Abstract

Uranium-lead dating of zircon and 40Ar/39Ar dating of biotite provide a new estimate of the age of the Bingham hydrothermal system. The U-Pb age of zircon from the Last Chance monzonite establishes the age of crystallization of this intrusion at 38.55 ± 0.19 Ma (2 σ , MSWD = 2.08). The oldest hydrothermal event in the monzonite is dated at 38.40 ± 0.16 Ma and is based on a 40Ar/39Ar determination plateau age of primary igneous biotite. This age is indistinguishable from the U-Pb zircon age of emplacement of the monzonite.
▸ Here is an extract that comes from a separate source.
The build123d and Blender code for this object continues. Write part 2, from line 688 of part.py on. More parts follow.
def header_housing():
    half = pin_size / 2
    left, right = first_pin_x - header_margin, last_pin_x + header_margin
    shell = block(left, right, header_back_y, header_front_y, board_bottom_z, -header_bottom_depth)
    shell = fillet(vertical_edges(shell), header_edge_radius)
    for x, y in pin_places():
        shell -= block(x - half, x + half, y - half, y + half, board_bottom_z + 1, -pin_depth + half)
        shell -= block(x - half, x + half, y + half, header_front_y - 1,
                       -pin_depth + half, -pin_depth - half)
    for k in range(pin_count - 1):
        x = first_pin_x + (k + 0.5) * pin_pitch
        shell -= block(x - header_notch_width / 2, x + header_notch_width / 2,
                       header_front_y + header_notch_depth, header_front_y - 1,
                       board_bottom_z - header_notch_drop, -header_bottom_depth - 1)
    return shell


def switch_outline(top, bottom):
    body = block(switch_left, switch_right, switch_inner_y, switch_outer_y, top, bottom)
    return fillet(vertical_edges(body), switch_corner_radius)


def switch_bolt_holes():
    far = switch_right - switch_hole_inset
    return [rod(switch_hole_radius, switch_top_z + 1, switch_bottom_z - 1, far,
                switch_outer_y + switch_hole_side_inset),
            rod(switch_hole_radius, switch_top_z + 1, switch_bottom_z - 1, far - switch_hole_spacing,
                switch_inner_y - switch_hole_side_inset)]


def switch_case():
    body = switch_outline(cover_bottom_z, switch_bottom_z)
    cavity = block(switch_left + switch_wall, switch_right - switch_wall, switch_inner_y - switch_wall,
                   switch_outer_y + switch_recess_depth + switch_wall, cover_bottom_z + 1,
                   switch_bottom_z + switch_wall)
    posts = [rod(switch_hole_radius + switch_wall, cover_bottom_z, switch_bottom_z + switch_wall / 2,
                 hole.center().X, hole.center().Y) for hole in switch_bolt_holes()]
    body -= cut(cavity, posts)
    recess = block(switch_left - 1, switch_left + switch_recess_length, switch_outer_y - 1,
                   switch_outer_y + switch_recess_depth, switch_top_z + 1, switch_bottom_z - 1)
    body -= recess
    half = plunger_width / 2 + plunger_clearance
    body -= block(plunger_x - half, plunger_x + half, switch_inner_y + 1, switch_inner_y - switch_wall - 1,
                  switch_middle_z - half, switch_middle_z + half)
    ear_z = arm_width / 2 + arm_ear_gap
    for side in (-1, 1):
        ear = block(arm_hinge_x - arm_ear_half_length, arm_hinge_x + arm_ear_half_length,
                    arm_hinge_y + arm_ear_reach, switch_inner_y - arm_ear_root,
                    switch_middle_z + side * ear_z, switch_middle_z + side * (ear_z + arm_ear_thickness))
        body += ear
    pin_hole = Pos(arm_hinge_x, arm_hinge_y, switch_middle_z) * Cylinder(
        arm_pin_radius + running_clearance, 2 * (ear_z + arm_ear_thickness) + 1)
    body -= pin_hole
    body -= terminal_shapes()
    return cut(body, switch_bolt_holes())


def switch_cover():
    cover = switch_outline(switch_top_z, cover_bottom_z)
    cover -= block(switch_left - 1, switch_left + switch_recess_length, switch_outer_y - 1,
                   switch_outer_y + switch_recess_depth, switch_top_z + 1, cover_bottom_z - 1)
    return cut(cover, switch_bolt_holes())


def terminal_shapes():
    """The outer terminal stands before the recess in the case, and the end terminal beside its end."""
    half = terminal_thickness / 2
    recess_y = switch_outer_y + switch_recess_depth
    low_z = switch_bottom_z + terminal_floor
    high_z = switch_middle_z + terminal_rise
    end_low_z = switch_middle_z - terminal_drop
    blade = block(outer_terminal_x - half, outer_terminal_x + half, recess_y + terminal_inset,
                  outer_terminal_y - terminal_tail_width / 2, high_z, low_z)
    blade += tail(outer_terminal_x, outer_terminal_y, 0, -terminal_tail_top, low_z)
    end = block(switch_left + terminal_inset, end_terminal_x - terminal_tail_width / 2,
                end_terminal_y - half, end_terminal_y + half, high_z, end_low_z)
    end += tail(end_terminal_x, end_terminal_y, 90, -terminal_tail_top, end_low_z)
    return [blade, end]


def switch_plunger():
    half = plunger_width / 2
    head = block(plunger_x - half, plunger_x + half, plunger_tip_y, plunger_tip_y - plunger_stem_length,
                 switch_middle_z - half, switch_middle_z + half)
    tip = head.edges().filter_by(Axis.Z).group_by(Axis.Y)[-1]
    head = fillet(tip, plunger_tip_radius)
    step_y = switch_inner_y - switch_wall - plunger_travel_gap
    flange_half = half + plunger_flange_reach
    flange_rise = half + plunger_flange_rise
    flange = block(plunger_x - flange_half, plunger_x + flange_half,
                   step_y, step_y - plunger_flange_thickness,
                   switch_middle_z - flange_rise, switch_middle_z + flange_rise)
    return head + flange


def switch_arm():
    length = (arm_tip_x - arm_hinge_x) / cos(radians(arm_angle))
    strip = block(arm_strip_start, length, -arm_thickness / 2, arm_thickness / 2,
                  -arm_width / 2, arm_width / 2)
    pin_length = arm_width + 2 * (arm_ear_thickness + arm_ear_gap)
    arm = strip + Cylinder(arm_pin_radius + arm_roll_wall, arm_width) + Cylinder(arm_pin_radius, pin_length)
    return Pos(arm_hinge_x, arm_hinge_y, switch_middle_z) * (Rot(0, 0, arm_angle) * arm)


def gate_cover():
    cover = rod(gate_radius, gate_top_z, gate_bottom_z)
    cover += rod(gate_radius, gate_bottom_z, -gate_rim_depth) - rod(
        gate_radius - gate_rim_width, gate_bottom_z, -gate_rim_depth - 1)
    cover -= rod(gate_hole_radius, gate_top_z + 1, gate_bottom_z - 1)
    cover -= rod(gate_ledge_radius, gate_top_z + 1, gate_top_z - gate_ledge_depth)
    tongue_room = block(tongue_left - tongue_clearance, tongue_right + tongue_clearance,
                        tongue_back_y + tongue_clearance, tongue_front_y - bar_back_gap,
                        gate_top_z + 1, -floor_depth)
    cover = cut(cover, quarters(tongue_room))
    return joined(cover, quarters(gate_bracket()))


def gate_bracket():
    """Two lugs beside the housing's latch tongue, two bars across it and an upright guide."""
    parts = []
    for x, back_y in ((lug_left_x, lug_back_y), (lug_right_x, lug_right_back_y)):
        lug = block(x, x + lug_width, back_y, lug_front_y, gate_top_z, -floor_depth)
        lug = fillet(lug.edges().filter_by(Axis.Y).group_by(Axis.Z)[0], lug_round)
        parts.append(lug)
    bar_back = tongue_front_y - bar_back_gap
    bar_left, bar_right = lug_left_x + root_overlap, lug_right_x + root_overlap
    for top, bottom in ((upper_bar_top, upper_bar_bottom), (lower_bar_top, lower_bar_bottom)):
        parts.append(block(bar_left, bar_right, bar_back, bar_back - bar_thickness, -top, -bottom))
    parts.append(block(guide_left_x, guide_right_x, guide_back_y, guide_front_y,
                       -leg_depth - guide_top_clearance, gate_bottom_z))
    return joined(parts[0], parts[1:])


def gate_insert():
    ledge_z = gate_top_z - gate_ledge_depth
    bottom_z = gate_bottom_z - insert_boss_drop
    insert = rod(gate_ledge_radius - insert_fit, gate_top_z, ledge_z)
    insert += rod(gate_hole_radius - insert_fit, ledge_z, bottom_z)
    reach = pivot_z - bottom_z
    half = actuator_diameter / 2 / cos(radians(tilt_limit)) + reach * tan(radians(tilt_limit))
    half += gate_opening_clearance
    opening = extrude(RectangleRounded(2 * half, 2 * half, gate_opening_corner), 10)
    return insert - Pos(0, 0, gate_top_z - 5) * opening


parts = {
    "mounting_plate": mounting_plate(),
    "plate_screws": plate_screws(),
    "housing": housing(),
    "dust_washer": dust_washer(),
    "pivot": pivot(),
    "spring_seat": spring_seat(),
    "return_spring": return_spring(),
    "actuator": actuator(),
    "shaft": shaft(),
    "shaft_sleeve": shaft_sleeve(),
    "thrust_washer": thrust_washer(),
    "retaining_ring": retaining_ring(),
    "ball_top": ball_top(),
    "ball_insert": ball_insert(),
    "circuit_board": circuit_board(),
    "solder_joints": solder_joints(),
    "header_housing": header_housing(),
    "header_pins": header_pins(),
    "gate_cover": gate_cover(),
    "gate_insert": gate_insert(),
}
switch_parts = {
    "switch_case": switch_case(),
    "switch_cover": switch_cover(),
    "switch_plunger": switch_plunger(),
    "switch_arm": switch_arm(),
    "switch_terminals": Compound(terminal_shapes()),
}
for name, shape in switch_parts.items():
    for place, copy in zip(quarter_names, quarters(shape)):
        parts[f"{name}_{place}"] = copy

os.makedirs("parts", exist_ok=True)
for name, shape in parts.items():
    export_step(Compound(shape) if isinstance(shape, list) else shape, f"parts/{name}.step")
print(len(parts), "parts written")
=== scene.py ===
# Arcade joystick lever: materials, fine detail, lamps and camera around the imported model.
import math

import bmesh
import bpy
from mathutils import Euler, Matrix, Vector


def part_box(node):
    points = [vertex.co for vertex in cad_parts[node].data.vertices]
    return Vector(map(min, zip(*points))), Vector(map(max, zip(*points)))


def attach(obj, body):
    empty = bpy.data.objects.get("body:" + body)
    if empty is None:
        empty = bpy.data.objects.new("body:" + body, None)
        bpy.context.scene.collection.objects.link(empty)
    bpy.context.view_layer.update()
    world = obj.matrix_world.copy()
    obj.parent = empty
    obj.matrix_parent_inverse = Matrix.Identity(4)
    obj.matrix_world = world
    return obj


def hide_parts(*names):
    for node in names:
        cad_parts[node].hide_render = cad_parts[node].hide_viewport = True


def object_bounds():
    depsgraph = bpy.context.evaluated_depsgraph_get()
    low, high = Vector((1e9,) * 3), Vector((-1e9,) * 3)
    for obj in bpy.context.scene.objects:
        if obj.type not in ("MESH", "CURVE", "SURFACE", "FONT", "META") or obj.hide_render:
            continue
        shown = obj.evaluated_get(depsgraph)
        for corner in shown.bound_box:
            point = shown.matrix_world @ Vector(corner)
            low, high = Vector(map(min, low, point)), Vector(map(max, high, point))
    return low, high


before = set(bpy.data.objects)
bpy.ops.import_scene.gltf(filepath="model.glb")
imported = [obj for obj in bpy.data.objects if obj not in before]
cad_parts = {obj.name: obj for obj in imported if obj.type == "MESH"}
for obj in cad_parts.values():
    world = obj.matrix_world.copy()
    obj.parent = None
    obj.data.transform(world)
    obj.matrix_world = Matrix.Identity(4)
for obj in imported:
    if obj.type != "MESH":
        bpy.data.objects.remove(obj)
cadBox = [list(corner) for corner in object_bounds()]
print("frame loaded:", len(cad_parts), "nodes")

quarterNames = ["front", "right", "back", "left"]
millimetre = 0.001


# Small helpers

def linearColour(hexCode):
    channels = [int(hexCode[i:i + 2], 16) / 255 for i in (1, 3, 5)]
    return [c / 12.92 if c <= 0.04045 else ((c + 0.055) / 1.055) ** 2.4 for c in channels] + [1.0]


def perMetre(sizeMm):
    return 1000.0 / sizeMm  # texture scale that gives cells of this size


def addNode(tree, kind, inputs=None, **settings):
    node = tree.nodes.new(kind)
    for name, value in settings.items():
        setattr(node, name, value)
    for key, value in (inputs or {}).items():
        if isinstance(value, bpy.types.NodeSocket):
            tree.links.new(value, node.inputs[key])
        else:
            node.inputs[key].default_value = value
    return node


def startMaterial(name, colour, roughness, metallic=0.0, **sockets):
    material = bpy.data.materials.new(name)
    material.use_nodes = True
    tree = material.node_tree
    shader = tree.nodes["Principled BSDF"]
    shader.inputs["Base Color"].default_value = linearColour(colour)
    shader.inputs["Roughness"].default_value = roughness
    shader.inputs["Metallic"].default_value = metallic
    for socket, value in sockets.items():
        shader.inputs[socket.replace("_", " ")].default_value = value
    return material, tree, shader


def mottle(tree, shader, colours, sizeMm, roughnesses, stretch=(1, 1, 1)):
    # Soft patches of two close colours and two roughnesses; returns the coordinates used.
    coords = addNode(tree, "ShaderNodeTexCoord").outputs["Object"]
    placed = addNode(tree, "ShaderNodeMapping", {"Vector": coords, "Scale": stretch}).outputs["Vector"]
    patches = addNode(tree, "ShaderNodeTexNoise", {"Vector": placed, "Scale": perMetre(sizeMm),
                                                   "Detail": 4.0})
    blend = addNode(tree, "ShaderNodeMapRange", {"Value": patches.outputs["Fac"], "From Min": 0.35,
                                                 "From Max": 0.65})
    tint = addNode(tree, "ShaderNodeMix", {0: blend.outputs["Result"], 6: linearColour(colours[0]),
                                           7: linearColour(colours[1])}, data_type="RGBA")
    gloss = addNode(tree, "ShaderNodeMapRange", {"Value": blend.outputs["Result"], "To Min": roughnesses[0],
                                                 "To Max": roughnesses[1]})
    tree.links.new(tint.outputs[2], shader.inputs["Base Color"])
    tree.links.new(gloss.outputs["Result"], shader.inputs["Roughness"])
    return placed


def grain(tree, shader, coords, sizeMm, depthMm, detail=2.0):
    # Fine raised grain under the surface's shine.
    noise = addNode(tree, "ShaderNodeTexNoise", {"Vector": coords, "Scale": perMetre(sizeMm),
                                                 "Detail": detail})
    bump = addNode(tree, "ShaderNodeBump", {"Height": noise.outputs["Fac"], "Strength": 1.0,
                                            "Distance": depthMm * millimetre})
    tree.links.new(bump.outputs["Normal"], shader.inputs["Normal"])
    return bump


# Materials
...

Petrographic and fluid inclusion data show that the biotite-bearing sample was propylitically altered at ~400°C, which would reset the 40Ar/39Ar age within ~115 ka. Thus the concordance of the biotite age with the intrusion age of the monzonite suggests that propylitic alteration was essentially contemporaneous with monzonite emplacement. The 40Ar/39Ar ages from three hydrothermal biotites sampled within the 0.35 percent Cu isopleth in the monzonite overlap within uncertainty and indicate that potassic alteration in monzonite occurred at 37.57 ± 0.11 Ma. The youngest hydrothermal activity is identified from a biotite sample (37.07 ± 0.21 Ma correlation age) in potassically altered quartz monzonite porphyry within the central MoS2 zone. Hydrothermal biotite within the Bingham deposit was produced over a time period of approximately 0.50 ± 0.32 Ma.